Tal fato ocorre porque é impossível entrar para o sistema comercial se o artista não seguir as regras do jogo ditado e é normal encontrarmos, por exemplo, músicos que, para conseguirem um contrato com uma gravadora, se vêem tendo que modificar seu estilo, aquilo que caracteriza essencialmente o seu trabalho. Tal violência já está sendo considerada normal e aceita com tranqüilidade, quando na verdade não passa de uma censura disfarçada, pois não é proibido se expressar da maneira que quiser, nem dizer ou se colocar livremente, porém, simplesmente, os espaços são fechados se o padrão é desrespeitado. Se não vender não interessa. O mais grave, no entanto, é o fato de que não há o menor interesse de se abrir novos mercados, de dar mais alternativas de gostos à população. O problema é político. O povo consome o pouco e mísero do que já existe por que não lhes é apresentado o diferente, ou mesmo o que já existe há anos. Inúmeros são os artistas brasileiros, os músicos em particular, que construíram há tempos uma carreira respeitada internacionalmente, mas que não conseguem espaço no país e, conseqüentemente, o povo é privado de conhecê-los. A real possibilidade de escolha fica para aqueles que têm meios e poder aquisitivo, além de uma instrução, que lhes possibilitem o contato com este pequeno mundo de poucos.

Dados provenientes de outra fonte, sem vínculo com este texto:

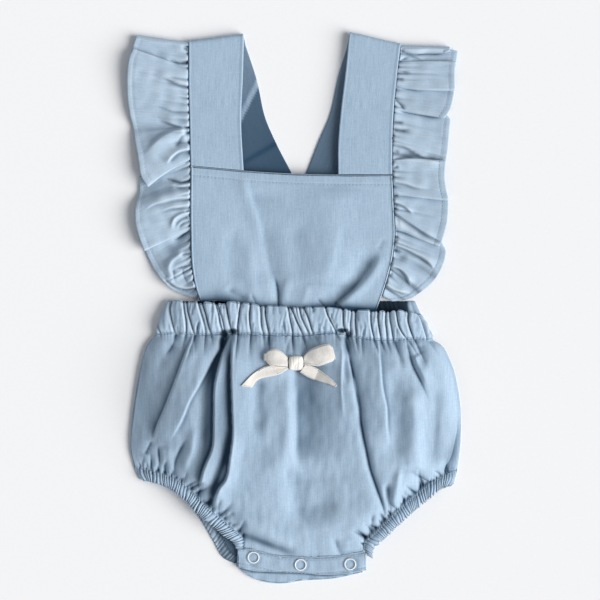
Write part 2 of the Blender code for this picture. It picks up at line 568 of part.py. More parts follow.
def bib(finish):
    u, v = grid(np.linspace(0, 1, 29), np.linspace(0, 1, 15))
    plan = coons(path(BIB_TOP, "x", "y"), path(BIB_BOTTOM, "x", "y"),
                 below(RUFFLE_SEAM_LEFT, BIB_TOP["y"][0]), below(RUFFLE_SEAM_RIGHT, BIB_TOP["y"][-1]), u, v)
    inside = bulge(u, 4) * np.clip((1 - v) / 0.12, 0, 1) * np.clip(v / 0.06, 0, 1)
    z = BIB_Z + inside * (1.0 * bulge(v * 0.98 + 0.01, 3) + fold_height(plan, BIB_FOLDS))
    face = with_height(plan, z)
    return wall("front_bib", face, face - np.array([0, 0, WALL]), finish)


def shoulder_arc(inner, outer, top_z, low_z, steps):
    """Sections of a band that turns over at the shoulder, from its back layer up to its front."""
    along = outer - inner
    across = np.array([along[1], -along[0]]) / np.linalg.norm(along)
    if across[1] < 0:
        across = -across
    radius = (top_z - low_z) / 2
    sections = []
    for angle in np.linspace(-math.pi / 2, math.pi / 2, steps + 2)[1:-1]:
        shift = across * radius * math.cos(angle)
        z = (top_z + low_z) / 2 + radius * math.sin(angle)
        sections.append((*(inner + shift), z, *(outer + shift), z))
    return sections


def strap(name, back, front, finish):
    """One band from the back waist, over the shoulder, to the bib."""
    behind = path(back, "inner_x", "inner_y", "z", "outer_x", "outer_y", "z")(STRAP_PLACES)
    before = path(front, "inner_x", "inner_y", "z", "outer_x", "outer_y", "z")(np.linspace(0, 1, 6))
    fold_in = np.array([front["inner_x"][0], front["inner_y"][0]])
    fold_out = np.array([front["outer_x"][0], front["outer_y"][0]])
    arc = shoulder_arc(fold_in, fold_out, front["z"][0], back["z"][-1], 4)
    rows = np.concatenate([behind, arc, before])
    t = np.linspace(0, 1, 4)[None, :, None]
    middle = rows[:, None, :3] * (1 - t) + rows[:, None, 3:] * t
    return sheet(name, middle, WALL, finish)


def ruffle_lines(front):
    """The ruffle's lines, with the foot of each steep step added."""
    lines = []
    hem = np.stack([front["hem_x"], front["hem_y"]], axis=1)
    rows = zip(front["seam_y"], front["hem_z"], front["bow"], front["drop"])
    for i, (seam_y, z, bow, drop) in enumerate(rows):
        lines.append((seam_y, *hem[i], z, bow))
        if drop:
            onward = (hem[i + 1] - hem[i]) / np.linalg.norm(hem[i + 1] - hem[i])
            lines.append((seam_y - STEP_SEAM, *(hem[i] + onward * STEP_RUN), z - drop, bow))
    return np.array(lines)


def ruffle(name, seam, strap_back, front, finish):
    """Gathered strip sewn into the outer edge of strap and bib, folded over the shoulder."""
    lines = ruffle_lines(front)
    runs = np.linalg.norm(np.diff(lines[:, 1:4], axis=0), axis=1)
    places = [i + k / count for i, count in enumerate(np.where(runs > 7, 2, 1)) for k in range(count)]
    lines = smooth(np.array(places + [len(runs)]), np.arange(len(lines), dtype=float), lines)
    seam_line = path(seam, "x", "y")(np.linspace(0, 1, 2000))
    side = np.sign(front["hem_x"][0])
    seam_x = np.interp(-lines[:, 0], -seam_line[:, 1], seam_line[:, 0]) + side * RUFFLE_GAP
    seam_z = np.interp(lines[:, 0], [BIB_TOP["y"].max(), front["seam_y"][0]],
                       [BIB_Z - WALL / 2, SHOULDER_Z - WALL / 2])
    before = np.column_stack([seam_x, lines[:, 0], seam_z, lines[:, 1:4]])

    places = STRAP_PLACES[STRAP_PLACES >= RUFFLE_BACK["along"][0]]
    sections = path(strap_back, "outer_x", "outer_y", "inner_x", "inner_y")(places)
    outward = sections[:, :2] - sections[:, 2:]
    outward /= np.linalg.norm(outward, axis=1, keepdims=True)
    width = np.interp(places, RUFFLE_BACK["along"], RUFFLE_BACK["width"])[:, None]
    low = np.full(len(places), RUFFLE_WALL / 2)
    behind = np.column_stack([sections[:, :2] + outward * RUFFLE_GAP, low,
                              sections[:, :2] + outward * width, low])
    arc = shoulder_arc(before[0, :2], before[0, 3:5], before[0, 2], RUFFLE_WALL / 2, 4)
    rows = np.concatenate([behind, arc, before])
    bow = np.concatenate([np.zeros(len(behind) + len(arc)), lines[:, 4]])[:, None]
    t = np.array([0, 0.16, 0.38, 0.68, 1])[None, :]
    middle = rows[:, None, :3] + (rows[:, None, 3:] - rows[:, None, :3]) * t[..., None]
    ease = np.sin(0.5 * math.pi * t)
    middle[..., 2] = rows[:, None, 2] + (rows[:, None, 5] - rows[:, None, 2]) * ease
    middle[..., 1] += 4 * bow * t * (1 - t)
    return sheet(name, middle, RUFFLE_WALL, finish)


# ---------------------------------------------------------------- snaps and bow

def snap_ring(name, finish):
    """Open ring of a snap about the origin, flat below and rounded on top."""
    section = [(RING_INNER, 0), (RING_INNER, 0.6), (RING_INNER + 0.4, 1), (RING_OUTER - 0.4, 1),
               (RING_OUTER, 0.6), (RING_OUTER, 0)]
    count = len(section)
    points, faces = [], []
    for i in range(RING_STEPS):
        angle = 2 * math.pi * i / RING_STEPS
        here, after = i * count, (i + 1) % RING_STEPS * count
        for k, (radius, rise) in enumerate(section):
            points.append((radius * math.cos(angle), radius * math.sin(angle), rise * RING_HEIGHT))
            beside = (k + 1) % count
            faces.append((here + k, after + k, after + beside, here + beside))
    return solid(name, np.array(points), faces, finish)


def top_of(*objects):
    """Function from plan points to the height of the highest of these objects there, a little
    to every side included."""
    trees = []
    for thing in objects:
        points = [vertex.co / MM for vertex in thing.data.vertices]
        trees.append(BVHTree.FromPolygons(points, [tuple(face.vertices) for face in thing.data.polygons]))
    around = [(dx, dy) for dx in (-REST_ROOM, 0, REST_ROOM) for dy in (-REST_ROOM, 0, REST_ROOM)]

    def height(plan):
        z = np.zeros(plan.shape[:-1])
        for at in np.ndindex(z.shape):
            for dx, dy in around:
                start = Vector((plan[at][0] + dx, plan[at][1] + dy, 100))
                hits = [tree.ray_cast(start, Vector((0, 0, -1)))[0] for tree in trees]
                z[at] = max([z[at]] + [hit.z for hit in hits if hit])
        return z
    return height


def bow_tail(name, rows, under, finish):
    """One end of the tape, lying on the cloth."""
    u, w = grid(np.linspace(0, 1, 4), np.linspace(0, 1, 9))
    sides = path(rows, "upper_x", "upper_y", "lower_x", "lower_y")(w)
    plan = sides[..., :2] + (sides[..., 2:] - sides[..., :2]) * u[..., None]
    return sheet(name, with_height(plan, under(plan) + LAYER + TAPE_WALL / 2), TAPE_WALL, finish)


def bow_loop(name, rows, under, finish):
    """Tape from the knot out along the cloth, turned over at the end and back on top."""
    out, turn = np.linspace(0, 1, 7), np.ones(3)
    angle = math.pi * np.concatenate([0 * out - 0.5, np.array([-0.25, 0, 0.25]), 0 * out + 0.5])[:, None]
    u, w = grid(np.linspace(0, 1, 5), np.concatenate([out, turn, out[::-1]]))
    sides = path(rows, "upper_x", "upper_y", "lower_x", "lower_y", "open")(w)
    plan = sides[..., :2] + (sides[..., 2:4] - sides[..., :2]) * u[..., None]
    rest = under(plan) + LAYER + TAPE_WALL / 2
    radius = 0.5 * sides[..., 4]
    plan[..., 0] += np.sign(rows["upper_x"][-1] - rows["upper_x"][0]) * radius * np.cos(angle)
    return sheet(name, with_height(plan, rest + radius * (1 + np.sin(angle))), TAPE_WALL, finish)


def bow_knot(name, under, finish):
    u, v = grid(np.linspace(-1, 1, 8), np.linspace(-1, 1, 8))
    plan = np.stack([KNOT_X + KNOT_HALF_WIDTH * u * np.sqrt(1 - 0.3 * v**2),
                     KNOT_Y + KNOT_HALF_LENGTH * v * np.sqrt(1 - 0.3 * u**2)], axis=-1)
    low = under(plan) + LAYER
    dome = (1 - u**4) * (1 - v**4)
    return wall(name, with_height(plan, low + KNOT_EDGE + KNOT_DOME * dome), with_height(plan, low), finish)


# ---------------------------------------------------------------- build

def build():
    for old in list(bpy.data.objects):
        bpy.data.objects.remove(old, do_unlink=True)
    chambray = material("chambray", (0.40, 0.52, 0.64), 0.85)

    panel = bloomer_front(chambray)
    bloomer_back(chambray)
    waistband_front(chambray)
    waistband_back(chambray)
    leg_casing("leg_casing_front_left", LEG_FRONT_LEFT, 9, -1.0, chambray)
    leg_casing("leg_casing_front_right", LEG_FRONT_RIGHT, 5, 1.0, chambray)
    back_leg_casing("leg_casing_back_left", LEG_BACK_LEFT, 3, chambray)
    back_leg_casing("leg_casing_back_right", LEG_BACK_RIGHT, 7, chambray)
    placket("placket_front", PLACKET_FRONT, CROTCH_Z, chambray)
    placket("placket_back", PLACKET_BACK, BACK_TOP + LAYER + PLACKET_WALL, chambray)
    bib(chambray)
    strap("strap_left", STRAP_LEFT_BACK, STRAP_LEFT_FRONT, chambray)
    strap("strap_right", STRAP_RIGHT_BACK, STRAP_RIGHT_FRONT, chambray)
    ruffle("ruffle_left", RUFFLE_SEAM_LEFT, STRAP_LEFT_BACK, RUFFLE_LEFT_FRONT, chambray)
    ruffle("ruffle_right", RUFFLE_SEAM_RIGHT, STRAP_RIGHT_BACK, RUFFLE_RIGHT_FRONT, chambray)

    enamel = material("white_enamel", (0.88, 0.88, 0.87), 0.3)
    first = snap_ring("snap_ring_1", enamel)
    first.location = (SNAPS["x"][0] * MM, SNAPS["y"][0] * MM, (CROTCH_Z + LAYER) * MM)
    for i in (1, 2):
        placed(f"snap_ring_{i + 1}", first.data, SNAPS["x"][i], SNAPS["y"][i], CROTCH_Z + LAYER)

    tape = material("cotton_tape", (0.88, 0.86, 0.82), 0.9)
    tails = [bow_tail("bow_tail_left", BOW_TAIL_LEFT, top_of(panel), tape),
             bow_tail("bow_tail_right", BOW_TAIL_RIGHT, top_of(panel), tape)]
    bow_loop("bow_loop_left", BOW_LOOP_LEFT, top_of(panel, *tails), tape)
    bow_loop("bow_loop_right", BOW_LOOP_RIGHT, top_of(panel, *tails), tape)
    bow_knot("bow_knot", top_of(panel), tape)

    romper = placed("baby_romper", None)
    for piece in bpy.data.objects:
        if piece is not romper:
            piece.parent = romper


build()
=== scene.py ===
import math

import bmesh
import bpy
import numpy as np
from mathutils import Matrix, Vector
from mathutils.bvhtree import BVHTree


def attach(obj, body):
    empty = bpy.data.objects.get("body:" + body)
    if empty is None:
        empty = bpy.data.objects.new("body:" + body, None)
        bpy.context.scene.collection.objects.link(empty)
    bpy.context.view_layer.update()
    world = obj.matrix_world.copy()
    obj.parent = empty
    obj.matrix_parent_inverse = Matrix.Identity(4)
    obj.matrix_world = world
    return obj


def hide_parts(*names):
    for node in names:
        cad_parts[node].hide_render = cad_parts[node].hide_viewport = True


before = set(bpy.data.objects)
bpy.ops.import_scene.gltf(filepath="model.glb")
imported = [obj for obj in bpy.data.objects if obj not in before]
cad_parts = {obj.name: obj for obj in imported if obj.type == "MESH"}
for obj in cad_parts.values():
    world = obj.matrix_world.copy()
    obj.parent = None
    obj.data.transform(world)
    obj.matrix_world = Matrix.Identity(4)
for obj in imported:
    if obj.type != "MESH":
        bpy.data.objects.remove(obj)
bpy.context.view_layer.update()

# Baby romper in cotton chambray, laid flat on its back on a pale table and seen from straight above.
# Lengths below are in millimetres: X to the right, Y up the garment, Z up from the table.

mm = 0.001
print("frame loaded:", len(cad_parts), "nodes")

layers = {"seam": 0.04, "layer": 0.3, "ruffleGap": 0.4, "backTop": 1.2, "sideSeam": 1.6, "bib": 7.6,
          "shoulder": 6.6, "waist": 9.6, "crotch": 5.0, "puff": 15.0}


# rows of numbers under named columns
def table(columns, *rows):
    return {name: np.array([row[i] for row in rows], float) for i, name in enumerate(columns.split())}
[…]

É desta forma que, como estudantes, necessitamos atentar mais para o que consumimos e para o que nos cega perante os modismos que tomam o lugar de certos trabalhos que contribuiriam muito mais para a nossa formação enquanto críticos do mundo. Também para a forma com que devemos encarar certos materiais que trazem consigo um sem número de questões sobre a sociedade e que não conseguimos enxergar. Talvez por que estejam agindo sobre nós mesmos da maneira mais precisa possível. Fazer a própria crítica do Funk é, para muitos, agir preconceituosamente, entretanto, na minha opinião, depende de como se é feita tal crítica e de como o observamos e o entendemos: se como um mero produto, uma mercadoria ou como um meio de perceber melhor os problemas do Rio de Janeiro. Se apenas ao ouvirmos e dançarmos, conseguimos obter sua real dimensão e conviver com o que ele representa.